Objective ::
In the records below, find the line with "along(HOSE_B_ROWS, HOSE_BEND_R, HOSE_R))" and the line with "NOISE_ROUGHNESS = 0.55"; return exactly those lines and every line between them.
>> start Given data
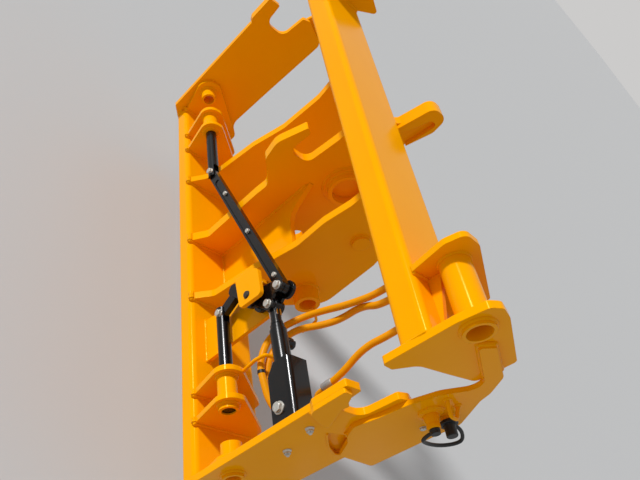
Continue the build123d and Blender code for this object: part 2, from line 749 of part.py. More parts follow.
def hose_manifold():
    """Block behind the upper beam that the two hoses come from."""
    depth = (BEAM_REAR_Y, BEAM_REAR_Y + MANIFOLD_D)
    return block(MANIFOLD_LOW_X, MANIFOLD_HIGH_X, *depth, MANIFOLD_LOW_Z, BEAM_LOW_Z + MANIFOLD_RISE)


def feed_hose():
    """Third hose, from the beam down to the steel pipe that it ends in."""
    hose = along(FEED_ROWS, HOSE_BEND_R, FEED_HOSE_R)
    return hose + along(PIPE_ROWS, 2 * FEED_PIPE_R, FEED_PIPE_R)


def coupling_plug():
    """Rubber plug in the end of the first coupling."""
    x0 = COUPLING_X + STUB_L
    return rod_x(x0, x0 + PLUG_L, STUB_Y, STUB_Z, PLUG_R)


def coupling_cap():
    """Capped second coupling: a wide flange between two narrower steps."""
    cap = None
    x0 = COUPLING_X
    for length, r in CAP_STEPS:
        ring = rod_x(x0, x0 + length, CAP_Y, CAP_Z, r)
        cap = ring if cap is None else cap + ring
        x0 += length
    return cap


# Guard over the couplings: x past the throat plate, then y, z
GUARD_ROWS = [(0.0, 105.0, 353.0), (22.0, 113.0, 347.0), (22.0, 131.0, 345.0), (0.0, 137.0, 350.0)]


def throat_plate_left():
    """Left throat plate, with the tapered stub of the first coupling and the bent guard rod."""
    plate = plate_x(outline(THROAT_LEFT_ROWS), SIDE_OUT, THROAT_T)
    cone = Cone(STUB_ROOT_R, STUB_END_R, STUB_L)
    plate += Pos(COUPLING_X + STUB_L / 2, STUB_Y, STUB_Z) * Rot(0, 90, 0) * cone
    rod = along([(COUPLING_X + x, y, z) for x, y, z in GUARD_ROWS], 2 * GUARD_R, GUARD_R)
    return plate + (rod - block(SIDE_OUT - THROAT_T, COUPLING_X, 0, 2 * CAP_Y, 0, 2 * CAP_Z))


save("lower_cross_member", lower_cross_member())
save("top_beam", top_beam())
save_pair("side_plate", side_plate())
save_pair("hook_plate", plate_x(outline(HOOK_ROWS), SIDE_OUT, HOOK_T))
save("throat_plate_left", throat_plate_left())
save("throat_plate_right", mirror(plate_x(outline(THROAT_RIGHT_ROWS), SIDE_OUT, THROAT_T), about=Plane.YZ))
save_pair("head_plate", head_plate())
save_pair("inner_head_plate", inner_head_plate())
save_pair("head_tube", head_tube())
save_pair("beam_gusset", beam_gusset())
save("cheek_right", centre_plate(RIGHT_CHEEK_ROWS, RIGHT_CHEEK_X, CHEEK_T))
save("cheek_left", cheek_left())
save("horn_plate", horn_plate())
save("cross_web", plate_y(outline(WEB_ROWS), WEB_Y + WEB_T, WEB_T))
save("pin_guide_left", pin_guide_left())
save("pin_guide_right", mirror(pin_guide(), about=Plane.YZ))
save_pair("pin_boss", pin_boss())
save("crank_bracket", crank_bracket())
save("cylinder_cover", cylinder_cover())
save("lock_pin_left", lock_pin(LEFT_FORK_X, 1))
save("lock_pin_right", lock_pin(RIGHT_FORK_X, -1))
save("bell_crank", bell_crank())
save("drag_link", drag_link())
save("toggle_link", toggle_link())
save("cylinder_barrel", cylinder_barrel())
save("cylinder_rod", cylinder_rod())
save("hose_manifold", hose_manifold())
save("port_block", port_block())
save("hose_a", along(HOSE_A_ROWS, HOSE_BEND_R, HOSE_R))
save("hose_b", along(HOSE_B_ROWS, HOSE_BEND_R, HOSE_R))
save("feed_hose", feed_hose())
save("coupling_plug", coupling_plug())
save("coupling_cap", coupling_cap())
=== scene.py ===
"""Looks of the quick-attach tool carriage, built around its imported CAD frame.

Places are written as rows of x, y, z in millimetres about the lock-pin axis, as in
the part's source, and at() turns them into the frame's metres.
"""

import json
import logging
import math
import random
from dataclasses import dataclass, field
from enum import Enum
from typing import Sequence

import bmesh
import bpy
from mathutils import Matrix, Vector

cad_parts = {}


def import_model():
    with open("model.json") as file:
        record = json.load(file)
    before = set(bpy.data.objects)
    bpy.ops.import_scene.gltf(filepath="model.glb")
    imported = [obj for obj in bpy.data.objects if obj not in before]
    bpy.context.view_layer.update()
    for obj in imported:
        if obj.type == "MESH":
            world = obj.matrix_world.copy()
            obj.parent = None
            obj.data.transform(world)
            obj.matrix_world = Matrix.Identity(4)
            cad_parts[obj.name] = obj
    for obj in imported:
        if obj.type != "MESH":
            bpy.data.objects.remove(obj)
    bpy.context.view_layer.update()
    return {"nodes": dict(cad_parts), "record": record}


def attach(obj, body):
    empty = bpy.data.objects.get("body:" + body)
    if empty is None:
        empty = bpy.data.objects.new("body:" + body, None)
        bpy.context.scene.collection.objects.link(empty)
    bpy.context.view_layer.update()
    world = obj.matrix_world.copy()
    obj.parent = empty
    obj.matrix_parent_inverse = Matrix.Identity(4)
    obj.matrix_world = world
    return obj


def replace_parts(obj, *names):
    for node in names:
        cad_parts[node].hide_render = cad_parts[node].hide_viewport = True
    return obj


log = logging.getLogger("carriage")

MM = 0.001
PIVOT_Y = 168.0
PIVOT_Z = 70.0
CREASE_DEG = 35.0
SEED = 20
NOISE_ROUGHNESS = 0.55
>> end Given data
>> start Given data
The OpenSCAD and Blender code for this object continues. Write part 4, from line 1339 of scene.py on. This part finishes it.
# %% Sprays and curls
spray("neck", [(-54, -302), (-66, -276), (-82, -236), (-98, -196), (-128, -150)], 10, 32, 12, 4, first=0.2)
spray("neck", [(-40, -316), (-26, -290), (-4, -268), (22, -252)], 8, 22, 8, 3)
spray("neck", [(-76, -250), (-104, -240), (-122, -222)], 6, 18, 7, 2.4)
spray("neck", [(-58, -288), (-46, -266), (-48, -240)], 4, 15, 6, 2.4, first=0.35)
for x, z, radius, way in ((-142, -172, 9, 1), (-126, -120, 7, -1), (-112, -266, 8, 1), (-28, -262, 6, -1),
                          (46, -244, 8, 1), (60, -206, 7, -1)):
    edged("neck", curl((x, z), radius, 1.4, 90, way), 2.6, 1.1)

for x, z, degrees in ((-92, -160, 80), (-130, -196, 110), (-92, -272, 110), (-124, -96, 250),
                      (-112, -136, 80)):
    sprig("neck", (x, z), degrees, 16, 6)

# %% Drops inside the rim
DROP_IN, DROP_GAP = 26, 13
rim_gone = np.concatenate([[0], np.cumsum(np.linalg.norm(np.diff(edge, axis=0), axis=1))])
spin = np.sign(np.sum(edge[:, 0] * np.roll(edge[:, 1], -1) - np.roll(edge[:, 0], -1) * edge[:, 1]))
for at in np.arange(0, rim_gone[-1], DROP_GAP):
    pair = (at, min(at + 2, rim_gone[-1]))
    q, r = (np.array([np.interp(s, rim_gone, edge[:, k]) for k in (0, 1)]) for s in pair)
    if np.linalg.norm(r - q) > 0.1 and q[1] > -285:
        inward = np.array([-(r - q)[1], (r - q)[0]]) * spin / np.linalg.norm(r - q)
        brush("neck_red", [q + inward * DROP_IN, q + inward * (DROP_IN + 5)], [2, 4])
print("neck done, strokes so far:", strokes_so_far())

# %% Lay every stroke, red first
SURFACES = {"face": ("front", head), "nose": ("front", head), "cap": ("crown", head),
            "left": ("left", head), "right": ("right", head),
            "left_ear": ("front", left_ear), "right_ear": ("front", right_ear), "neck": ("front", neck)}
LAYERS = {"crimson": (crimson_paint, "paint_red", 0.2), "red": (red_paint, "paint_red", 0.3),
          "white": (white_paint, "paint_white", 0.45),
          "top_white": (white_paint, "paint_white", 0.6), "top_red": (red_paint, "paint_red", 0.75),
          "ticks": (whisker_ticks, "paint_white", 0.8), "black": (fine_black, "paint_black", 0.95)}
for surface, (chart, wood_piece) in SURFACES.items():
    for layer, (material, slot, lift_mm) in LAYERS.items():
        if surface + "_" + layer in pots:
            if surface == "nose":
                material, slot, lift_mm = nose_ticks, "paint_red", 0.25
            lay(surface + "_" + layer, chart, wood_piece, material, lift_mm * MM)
>> end Given data
Answer to the task ::
save("hose_b", along(HOSE_B_ROWS, HOSE_BEND_R, HOSE_R))
save("feed_hose", feed_hose())
save("coupling_plug", coupling_plug())
save("coupling_cap", coupling_cap())
=== scene.py ===
"""Looks of the quick-attach tool carriage, built around its imported CAD frame.

Places are written as rows of x, y, z in millimetres about the lock-pin axis, as in
the part's source, and at() turns them into the frame's metres.
"""

import json
import logging
import math
import random
from dataclasses import dataclass, field
from enum import Enum
from typing import Sequence

import bmesh
import bpy
from mathutils import Matrix, Vector

cad_parts = {}


def import_model():
    with open("model.json") as file:
        record = json.load(file)
    before = set(bpy.data.objects)
    bpy.ops.import_scene.gltf(filepath="model.glb")
    imported = [obj for obj in bpy.data.objects if obj not in before]
    bpy.context.view_layer.update()
    for obj in imported:
        if obj.type == "MESH":
            world = obj.matrix_world.copy()
            obj.parent = None
            obj.data.transform(world)
            obj.matrix_world = Matrix.Identity(4)
            cad_parts[obj.name] = obj
    for obj in imported:
        if obj.type != "MESH":
            bpy.data.objects.remove(obj)
    bpy.context.view_layer.update()
    return {"nodes": dict(cad_parts), "record": record}


def attach(obj, body):
    empty = bpy.data.objects.get("body:" + body)
    if empty is None:
        empty = bpy.data.objects.new("body:" + body, None)
        bpy.context.scene.collection.objects.link(empty)
    bpy.context.view_layer.update()
    world = obj.matrix_world.copy()
    obj.parent = empty
    obj.matrix_parent_inverse = Matrix.Identity(4)
    obj.matrix_world = world
    return obj


def replace_parts(obj, *names):
    for node in names:
        cad_parts[node].hide_render = cad_parts[node].hide_viewport = True
    return obj


log = logging.getLogger("carriage")

MM = 0.001
PIVOT_Y = 168.0
PIVOT_Z = 70.0
CREASE_DEG = 35.0
SEED = 20
NOISE_ROUGHNESS = 0.55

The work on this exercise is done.